TaskTracker: Manages the individual map and reduce tasks executing on a slave node for Hadoop 1 clusters. In Hadoop 2, this service is obsolete and has been replaced by YARN services.
DataNode: An HDFS service that enables the NameNode to store blocks on the slave node.
RegionServer: Stores data for the HBase system. In Hadoop 2, HBase uses Hoya, which enables RegionServer instances to be run in containers.
The MapReduce framework consists of a single master JobTracker and one slave TaskTracker per cluster-node. You commonly see slave nodes now where each node typically has between 12 and 16 locally attached 3TB hard disk drives. Slave nodes use moderately fast dual-socket CPUs with six to eight cores each — no speed demons, in other words. This is accompanied by 48GB of RAM. In short, this server is optimized for dense storage.

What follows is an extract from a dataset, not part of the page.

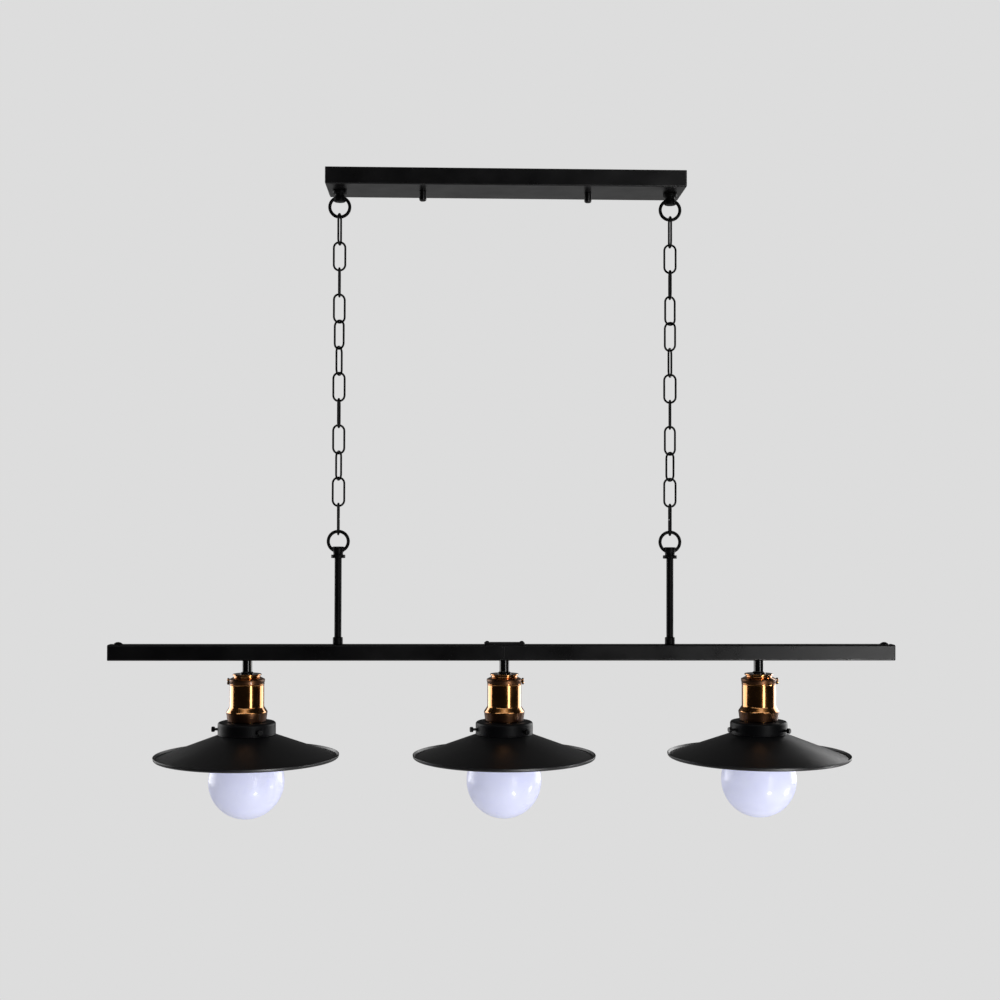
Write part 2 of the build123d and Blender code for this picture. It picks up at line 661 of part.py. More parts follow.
stem_nut = thin_nut(STEM_THREAD_R)
stem_nut_z = BEAM_LOW_Z + BEAM_WALL + FIT
sleeve_rise = (0, EASY + SLEEVE_WALL, 0)      # the middle stem's nut stands on the sleeve
save("stem_nuts", group(Pos(x, 0, stem_nut_z + rise) * stem_nut for x, rise in zip(LAMP_X, sleeve_rise)))

cap_screws = []
socket_cores = []
contacts = []
for name, x, screw_angle, thumb_angles in zip(LAMP_NAMES, LAMP_X, CAP_SCREW_ANGLES, THUMB_ANGLES):
    place = Pos(x, 0, BEAM_LOW_Z)
    turn = Rot(0, 0, screw_angle)
    save(f"{name}_stem", place * lamp_stem())
    save(f"{name}_holder_cap", place * turn * holder_cap())
    save(f"{name}_holder_body", place * turn * holder_body())
    cup = gallery()
    for number, angle in enumerate(thumb_angles, start=1):
        hole = bar_along_x(THUMB_SHANK_R + FIT, GALLERY_R - 2 * GALLERY_WALL, GALLERY_R + BURY)
        cup -= radial(hole, angle, -THUMB_HEIGHT)
        save(f"{name}_thumbscrew_{number}", place * radial(thumbscrew(), angle, -THUMB_HEIGHT))
    save(f"{name}_gallery", place * cup)
    save(f"{name}_shade", place * shade())
    save(f"{name}_bulb_globe", place * bulb_globe())
    save(f"{name}_bulb_cap", place * bulb_cap())
    cap_screws.append(place * radial(cap_screw(), screw_angle, -CAP_SCREW_HEIGHT))
    socket_cores.append(place * socket_core())
    contacts += [place * piece for piece in socket_contacts()]

save("cap_screws", group(cap_screws))
save("socket_cores", group(socket_cores))
save("socket_contacts", group(contacts))
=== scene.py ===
"""The looks of a linear island pendant: a canopy, two chains, a square beam and three shaded lamp heads.

Sizes are in millimetres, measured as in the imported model. A finished piece is scaled to metres.
"""
import math

import bmesh
import bpy
from mathutils import Matrix, Vector


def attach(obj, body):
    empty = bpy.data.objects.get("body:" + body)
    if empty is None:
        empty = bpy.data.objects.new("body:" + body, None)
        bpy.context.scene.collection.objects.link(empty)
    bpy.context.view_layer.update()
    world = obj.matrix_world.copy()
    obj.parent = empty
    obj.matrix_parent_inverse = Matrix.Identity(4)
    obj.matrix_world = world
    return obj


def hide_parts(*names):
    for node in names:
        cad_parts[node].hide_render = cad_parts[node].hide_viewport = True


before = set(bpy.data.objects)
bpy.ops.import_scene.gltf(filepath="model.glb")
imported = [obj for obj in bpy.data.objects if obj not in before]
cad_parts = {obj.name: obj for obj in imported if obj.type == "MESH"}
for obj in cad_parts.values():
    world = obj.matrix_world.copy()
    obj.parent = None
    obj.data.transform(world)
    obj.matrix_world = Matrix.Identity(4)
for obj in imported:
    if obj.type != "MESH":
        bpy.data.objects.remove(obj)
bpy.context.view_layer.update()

MM = 0.001
WELD = 0.001           # points nearer than this become one
ARC_STEPS = 7          # faces round a quarter turn
SUPPORT = 0.35         # extra row beside a rounding, so that the flat next to it shades flat
SHARP = math.radians(38)

# ---------------------------------------------------------------- sizes
CANOPY = (430, 75, 20)
CANOPY_WALL = 1.2
CANOPY_FOLD = 1.8
CAP_NUT_X = 100
LOOP_X = 200
RING_TOP_Z = -40.05
RING_LOW_Z = -443.06
TOP_LINK_Z = -49.7
RUN_Z = -83.8
RUN_STEP = 31.54
BOTTOM_LINK_Z = -398.96
RING_R = 12
RING_WIRE_R = 2
FLANGE_FACE = 20
THREAD_R = 4
WIRE_R = 1.25
LINK_WIDTH = 16.3
LINK_INNER = 31.6
CONNECTOR_INNER = 34.4
CONNECTOR_SPLIT = 0.4
RUN_YAWS = (0, 90, 25, -35, 67, -8, 86, 20, -60, 0)
TOP_LINK_YAWS = {"left": 80.6, "right": 93.2}      # a top link hangs a little off square in its ring

ROD_TOP_Z = -463.06
ROD_R = 4.25
BEAM_TOP_Z = -566.56
BEAM_LOW_Z = -585.56
BEAM_SIZE = 19
BEAM_HALF = 472.5
BEAM_WALL = 1.1
BEAM_EDGE = 2.2
END_CAP_THICK = 1.8
END_SCREW_X = 461.5
PLATE_SCREW_X = 20.85

LAMPS = {
    "left": (-308, 180, (180, 60, -60)),
    "middle": (0, 0, (190, -50, 70)),
    "right": (308, 0, (200, -40, 80)),
}
CAP_BAND_R = 21.3
CAP_SCREW_Z = -25.2
THUMB_Z = -82.2
BULB_Z = -144
BULB_R = 45

# ---------------------------------------------------------------- node helpers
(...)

The data processed by MapReduce should be stored in HDFS, which divides the data into blocks and stores distributedly. This is a MapReduce workflow:
1. One block is processed by one mapper at a time. In the mapper, a developer can specify business logic. In this manner, Map runs on all the nodes of the cluster and process the data blocks in parallel.
2. Output of Mapper also known as intermediate output is written to the local disk. An output of mapper is not stored on HDFS as this is temporary data and writing on HDFS will create unnecessary many copies.
3. Output of mapper is shuffled to reducer node (which is a normal slave node but reduce phase will run here). The shuffling/copying is a physical movement of data which is done over the network.
4. Once all the mappers are finished and their output is shuffled on reducer nodes the intermediate output is merged & sorted, which is provided as input to reduce phase.
5. Reduce is the second phase of processing where the user can specify custom business logic. An input to a reducer is provided from all the mappers. An output of reducer is the final output, which is written on HDFS.